= Antonio de Beatis =

Antonio de Beatis was an Italian canon best known for his travel diary of 1517–1518, a work of major value in art history.

==Life==
De Beatis was born in Molfetta, but the date of his birth is unknown.

He served as a secretary to Cardinal Luigi d'Aragona during the latter's European tour of 1517–1518, in which capacity he recited the divine office, helped prepare or even perform the Mass and wrote letters on the cardinal's behalf. He kept a personal diary of the trip, with daily entries beginning with their departure from Ferrara on 9 May 1517 and ending with their return there on 26 January 1518, although the trip did not end until they reached Rome on 16 March.

De Beatis made copies of his diary for friends, including the humanist Antonio Seripando. He was still making copies into 1521. The date of his death is unknown.

==Travel diary==

Page from De Beatis's journal describing his meeting with Leonardo da Vinci on 10 October 1517. The red underlining and marginal notes indicate lemmata in the index.

Only one of the three copies of De Beatis's diary to be examined by scholars had a title: Viaggi, et Itinerario di Mon. R.mo et Ill.mo il Cardinal' de' Aragona .incominciando dalla Città di Ferrara anno M.D.XVII. Mense Maij ('Voyage and Itinerary of My Lord the Most Reverend and Illustrious Cardinal of Aragon, Beginning from the City of Ferrara in the Year 1517, Month of May'). The original contained illustrations, of which only those of the Shroud of Turin and Francis of Paola are found in the surviving copies, which were not intended for publication.

The language of the diary is the vernacular of Apulia, since De Beatis claims that his knowledge of Latin and Tuscan is inadequate. In an introductory letter to one of the 1521 copies, he states that he kept the diary at the cardinal's urging. It consists mainly of notes made at the time based on firsthand witness or, as De Beatis says, reports by "persons of great authority and worthy of all trust and belief". It does not appear to have undergone heavy editing or to be heavily indebted to written sources.
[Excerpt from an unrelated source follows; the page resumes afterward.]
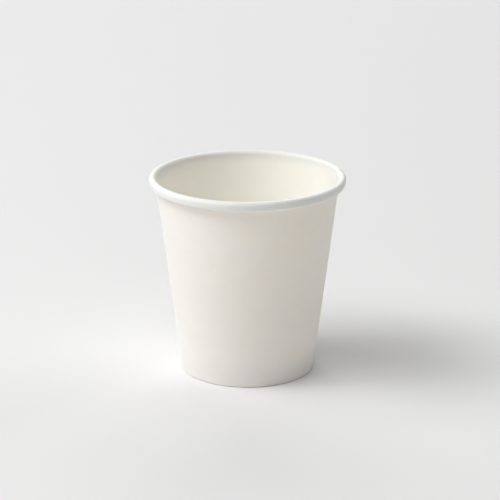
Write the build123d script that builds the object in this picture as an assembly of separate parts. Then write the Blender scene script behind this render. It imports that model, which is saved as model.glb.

The purpose of the cardinal's trip was pleasure, taking advantage of a lull in the Italian Wars. According to De Beatis, the cardinal was familiar with Spain and Italy and so resolved that "he would also get to know Germany, France and all those other regions bordering the northern and western ocean and make himself known to so great a variety of people." The official excuse for the trip was to meet the cardinal's relative, the future Charles V, Holy Roman Emperor, who was already King of Spain and Lord of the Netherlands. The meeting took place on 12 July in Middelburg.

De Beatis's diary is of major historical interest for its firsthand accounts of meeting with famous persons and for its descriptions of works of art. Besides Charles V, the cardinal met King Francis I of France at Rouen, the banker Jakob Fugger at Augsburg and the polymath Leonardo da Vinci at Cloux. De Beatis saw tapestries designed by Raphael being produced in Brussels. He praises the Ghent Altarpiece as "the finest painting in Christendom". He claims that the figures in Da Vinci's Last Supper are based on certain Milanese personalities.

De Beatis provided his diary with a large alphabetical index, unusual for the time.